いよいよイギリスもロックダウンするかもしれない、という状況で、土曜日だったと思うけど、人影は少なかった。
なんか本当にお店閉まっちゃうかもしれないし、雑貨屋さんでも行こうか、と思った。
近所には小さな雑貨屋さんがちらほらある。素敵なのは、地元のアーティストの作品を扱っているお店が多いこと。
とある小さな雑貨屋さんで、小さなお皿を買った。直径10cmにみたない、小さなお皿。
地元のアーティストの作品だった。
太陽と、たこと、小さな鳥と、”Happy days"のことば。
ちょうど友達と会えなくなってしまったわたしは、
普通の日常、"Happy days"が恋しかった。
£7(約1000 円)、使えるかわからないし迷ったけど、買った。
この小さなお皿は、ロックダウンで家にいるしかない時、とても役に立った。
家にいると、どうしても食べすぎる。食べすぎると、体が重くなって、なんだか自己嫌悪に陥る。

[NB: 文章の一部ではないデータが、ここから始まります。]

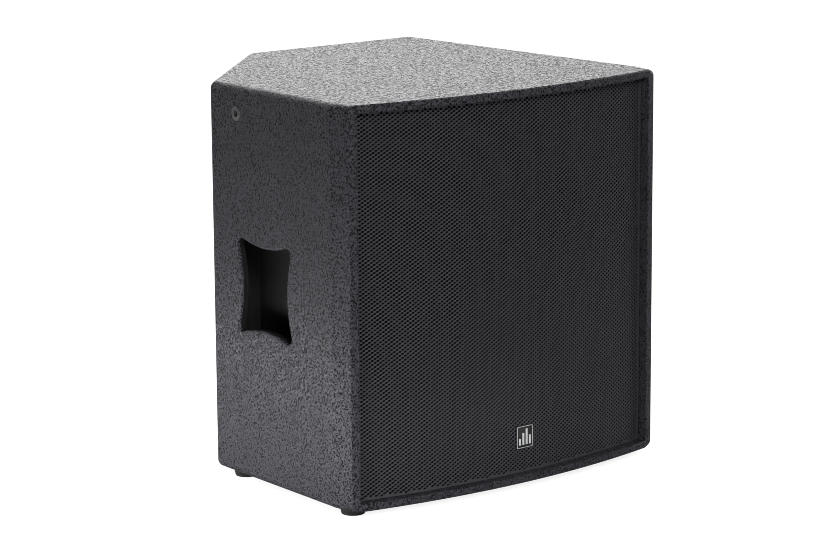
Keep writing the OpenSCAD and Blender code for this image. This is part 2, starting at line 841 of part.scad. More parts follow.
// Four-pole locking loudspeaker socket: square flange, keyed well and rear body
module socket(side) {
    color([0.08, 0.08, 0.1]) on_rear(dish_x, dish_z)
        translate([side * socket_x, 0, -tub_depth + tub_wall]) difference() {
            union() {
                linear_extrude(2.5) rounded_rect(26, 31, 3);
                translate([0, 0, -24]) cylinder(h = 24 + eps, r = socket_hole_r - 0.2);
                cylinder(h = 5, r = socket_hole_r - 0.2);
            }
            translate([0, 0, -14]) difference() {
                cylinder(h = 25, r = 10);
                translate([0, 0, -1]) cylinder(h = 17, r = 6.2);
            }
            for (turn = [0, 180]) rotate([0, 0, turn]) translate([-2.2, 9, -14])
                cube([4.4, 2.2, 25]);
            socket_screw_places() translate([0, 0, -1])
                cylinder(h = 5, r = small_screw_r, $fn = 32);
        }
}

module input_socket() {
    socket(1);
}

module link_socket() {
    socket(-1);
}

module socket_screws() {
    color([0.12, 0.12, 0.12]) on_rear(dish_x, dish_z) for (side = [-1, 1])
        translate([side * socket_x, 0, -tub_depth + tub_wall + 2.5]) socket_screw_places()
            pan_screw(3.2, 1.8, small_screw_r - 0.1, 12);
}

// Insulated lead from the input socket to the driver terminal at offset from the block's middle
module lead(offset) {
    socket_back = [dish_x - socket_x + offset * 0.4, back_y - tub_depth + tub_wall - 24, dish_z];
    terminal = [post_r_at * cos(terminal_turn) - offset * sin(terminal_turn),
        bend_y - gasket_t - post_end_z,
        driver_z + post_r_at * sin(terminal_turn) + offset * cos(terminal_turn)];
    bend_at = [socket_back[0], back_y - 130 + offset / 2, socket_back[2]];
    in_row() bent_wire([socket_back, bend_at, [terminal[0], bend_at[1], bend_at[2]],
        [terminal[0], bend_at[1], terminal[2]], terminal], 1.6, 12);
}

module lead_positive() {
    color([0.6, 0.05, 0.05]) lead(terminal_posts[1]);
}

module lead_negative() {
    color([0.05, 0.05, 0.05]) lead(terminal_posts[0]);
}

/* ---------- Wadding ---------- */

wadding_t = 25;
wadding_gap = 0.5;
wadding_front_y = brace_y + panel_t + 4;
right_face = shifted(right_inner[0], right_inner[1], wadding_gap);
back_face = shifted(back_inner[0], back_inner[1], wadding_gap);
corner_face = shifted(corner_inner[0], corner_inner[1], wadding_gap);
left_face = shifted(left_inner[0], left_inner[1], wadding_gap);

// Plan of the box's inside behind the brace, just clear of the walls
module rear_space() {
    polygon([meet(left_face, across(wadding_front_y)), meet(right_face, across(wadding_front_y)),
        meet(back_face, right_face), meet(back_face, corner_face), meet(corner_face, left_face)]);
}

module damping_top() {
    color([0.85, 0.85, 0.8]) in_row() translate([0, 0, box_h - panel_t - wadding_t])
        linear_extrude(wadding_t - wadding_gap) rear_space();
}

module damping_bottom() {
    color([0.85, 0.85, 0.8]) in_row() translate([0, 0, panel_t + wadding_gap])
        linear_extrude(wadding_t - wadding_gap) rear_space();
}

module damping_rear() {
    low = panel_t + wadding_t;
    clear = 8;
    wide = 220;
    color([0.85, 0.85, 0.8]) difference() {
        in_row() translate([mitre_back[0] + 2 * wadding_t, back_inner_y - wadding_t, low])
            cube([wide, wadding_t - wadding_gap, box_h - 2 * low]);
        on_rear(dish_x, dish_z) translate([0, 0, -panel_t - wadding_t - 1])
            linear_extrude(wadding_t + 2)
            rounded_rect(tub_size[0] + clear, tub_size[1] + clear, tub_corner);
    }
}

module damping_corner() {
    low = panel_t + wadding_t;
    outer = shifted(mitre_back, mitre_left, wadding_gap);
    inner = shifted(mitre_back, mitre_left, wadding_t);
    trim = 0.1 * (mitre_left - mitre_back);
    color([0.85, 0.85, 0.8]) in_row() translate([0, 0, low]) linear_extrude(box_h - 2 * low)
        polygon([outer[0] + trim, outer[1] - trim, inner[1] - trim, inner[0] + trim]);
}

/* ---------- Rigging and feet ---------- */

// Steel insert with a flush flange and a through thread
module rigging_insert() {
    on_left_side() translate([rigging_at[0], rigging_at[1], 0]) difference() {
        union() {
            translate([0, 0, -insert_flange[1]])
                cylinder(h = insert_flange[1], r = insert_flange[0]);
            translate([0, 0, -insert_barrel[1]])
                cylinder(h = insert_barrel[1] - eps, r = insert_barrel[0]);
        }
        translate([0, 0, -insert_barrel[1] - 1]) cylinder(h = insert_barrel[1] + 2, r = thread_r);
    }
}

module rigging_insert_left() {
    color([0.4, 0.4, 0.41]) rigging_insert();
}

module rigging_insert_right() {
    color([0.4, 0.4, 0.41]) mirror([1, 0, 0]) rigging_insert();
}

foot_front_left_at = [-268, 30];
foot_front_right_at = [268, 55]; // further back than the left one, hidden in the photo
foot_side_left_at = [-260, 300];
foot_rear_left_at = [-35, 532];
foot_rear_right_at = [245, 532];
feet = [foot_front_left_at, foot_front_right_at, foot_side_left_at, foot_rear_left_at,
    foot_rear_right_at];
foot_screw_r = 2.1;
foot_screw_bite = 9;
foot_head_well = [6.5, 4];
foot_draft = 2;

// A foot's frame, with z = 0 at the box's underside
module foot_at(place) {
    in_row() translate([place[0], place[1], 0]) children();
}

module foot(place) {
    color([0.03, 0.03, 0.03]) foot_at(place) difference() {
        translate([0, 0, -foot_h]) cylinder(h = foot_h, r1 = foot_r - foot_draft, r2 = foot_r);
        translate([0, 0, -foot_h - 1])
            cylinder(h = foot_head_well[1] + 1, r = foot_head_well[0], $fn = 48);
        translate([0, 0, -foot_h]) cylinder(h = foot_h + 1, r = foot_screw_r, $fn = 32);
    }
}

module foot_front_left() {
    foot(foot_front_left_at);
}

module foot_front_right() {
    foot(foot_front_right_at);
}

module foot_side_left() {
    foot(foot_side_left_at);
}

module foot_rear_left() {
    foot(foot_rear_left_at);
}

module foot_rear_right() {
    foot(foot_rear_right_at);
}

module foot_screws() {
    color([0.3, 0.3, 0.3]) for (place = feet) foot_at(place)
        translate([0, 0, foot_head_well[1] - foot_h]) mirror([0, 0, 1])
        pan_screw(5, 2.6, foot_screw_r - 0.1, foot_h - foot_head_well[1] + foot_screw_bite - 1);
}

top_panel();
bottom_panel();
left_side_panel();
right_side_panel();
corner_panel();
rear_panel();
front_rail_left();
front_rail_right();
baffle();
window_brace();
handle_pocket_left();
handle_pocket_right();
grille_batten_top();
grille_batten_bottom();
grille();
grille_foam();
grille_springs();
badge();
driver_basket();
driver_gasket();
surround_clamp_ring();
surround();
cone();
dust_cap();
voice_coil_former();
voice_coil_winding();
spider();
top_plate();
magnet();
back_plate();
driver_terminals();
tinsel_leads();
driver_screws();
tee_nuts();
port_tube_upper_left();
port_tube_upper_right();
port_tube_lower_left();
port_tube_lower_right();
connector_dish();
dish_gasket();
dish_screws();
input_socket();
link_socket();
socket_screws();
lead_positive();
lead_negative();
damping_rear();
damping_top();
damping_bottom();
damping_corner();
rigging_insert_left();
rigging_insert_right();
foot_front_left();
foot_front_right();
foot_side_left();
foot_rear_left();
foot_rear_right();
foot_screws();
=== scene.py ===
"""Finished model of a compact ported subwoofer cabinet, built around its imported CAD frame.

Metres, +Z up, the front faces -Y. Every piece is placed from the frame's own boxes and a few
driving dimensions of the cabinet.
"""
import math

import bmesh
import bpy
from mathutils import Matrix, Vector, noise
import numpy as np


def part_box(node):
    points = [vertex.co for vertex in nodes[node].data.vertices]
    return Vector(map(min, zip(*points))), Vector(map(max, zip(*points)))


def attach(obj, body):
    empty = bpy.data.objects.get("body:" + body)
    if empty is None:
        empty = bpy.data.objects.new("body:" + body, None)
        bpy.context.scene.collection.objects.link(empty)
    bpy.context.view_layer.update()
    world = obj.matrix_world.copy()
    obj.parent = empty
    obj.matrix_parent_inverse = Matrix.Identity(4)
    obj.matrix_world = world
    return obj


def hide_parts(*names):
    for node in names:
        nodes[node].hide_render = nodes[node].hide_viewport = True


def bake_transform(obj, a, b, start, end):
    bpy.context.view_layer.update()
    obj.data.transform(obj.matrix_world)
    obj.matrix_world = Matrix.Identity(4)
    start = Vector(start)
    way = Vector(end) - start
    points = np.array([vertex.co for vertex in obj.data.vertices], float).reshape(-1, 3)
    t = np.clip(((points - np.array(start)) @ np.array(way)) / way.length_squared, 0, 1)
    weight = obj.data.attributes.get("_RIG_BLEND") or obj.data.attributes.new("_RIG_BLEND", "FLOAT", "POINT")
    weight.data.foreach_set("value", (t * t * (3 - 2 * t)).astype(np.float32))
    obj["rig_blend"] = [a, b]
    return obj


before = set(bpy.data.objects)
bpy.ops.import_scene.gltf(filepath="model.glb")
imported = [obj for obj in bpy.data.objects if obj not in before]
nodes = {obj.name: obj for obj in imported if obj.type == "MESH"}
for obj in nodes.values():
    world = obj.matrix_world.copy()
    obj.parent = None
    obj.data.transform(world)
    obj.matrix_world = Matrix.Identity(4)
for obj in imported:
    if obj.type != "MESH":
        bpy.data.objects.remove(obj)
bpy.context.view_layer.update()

MM = 0.001
CABINET, DIAPHRAGM = "cabinet", "diaphragm"

# ---------- Driving dimensions, read from the frame where it holds them ----------

top_low, top_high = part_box("top_panel")
HALF_W = top_high.x  # at the bends behind the front corners
FRONT_Y, BACK_Y = top_low.y, top_high.y
TOP_Z, TOP_INNER_Z = top_high.z, top_low.z
BOTTOM_Z, BOTTOM_INNER_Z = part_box("bottom_panel")[0].z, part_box("bottom_panel")[1].z
PANEL = TOP_Z - TOP_INNER_Z
BOW = 34 * MM
CHORD_Y = FRONT_Y + BOW  # depth of the two front corners
HALF_FRONT = 292.5 * MM
BEND_Y = CHORD_Y + 37 * MM
TAPER = math.radians(2.5)
CORNER_Y = CHORD_Y + 340 * MM  # where the left side meets the cut corner
CORNER_BACK_X = -54 * MM
HALF_OPENING = -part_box("front_rail_left")[1].x
FRONT_R = (HALF_FRONT**2 + BOW**2) / (2 * BOW)
FRONT_CENTRE_Y = FRONT_Y + FRONT_R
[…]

だからこの小さなお皿に、フルーツや、手作りのグラノーラバーをのせて、紅茶と一緒に、なるべく大切に食べた。
すると、わたしはちゃんと楽しくやっている、そう思うことができた。
以前とはちょっと違うけど、わたしはわたしの"Happy days"を過ごしている、と。
そんな日々が、3ヶ月続いた。
イギリスのロックダウンは、もうだいぶ緩和されて、
カフェも雑貨屋さんも、ほとんど再開している。
そしてつい数日前、この小さなお皿を、落として割ってしまった。
きっかりロックダウンの期間を、一緒に過ごしてくれたようで、なんだか不思議な感じがした。
絵柄と"Happy days"はそのまま残ったから、よかった。
なんとなく捨てられなくて、今は花バサミ置き場になっている。
ロックダウンの間、助けてくれてありがとうね。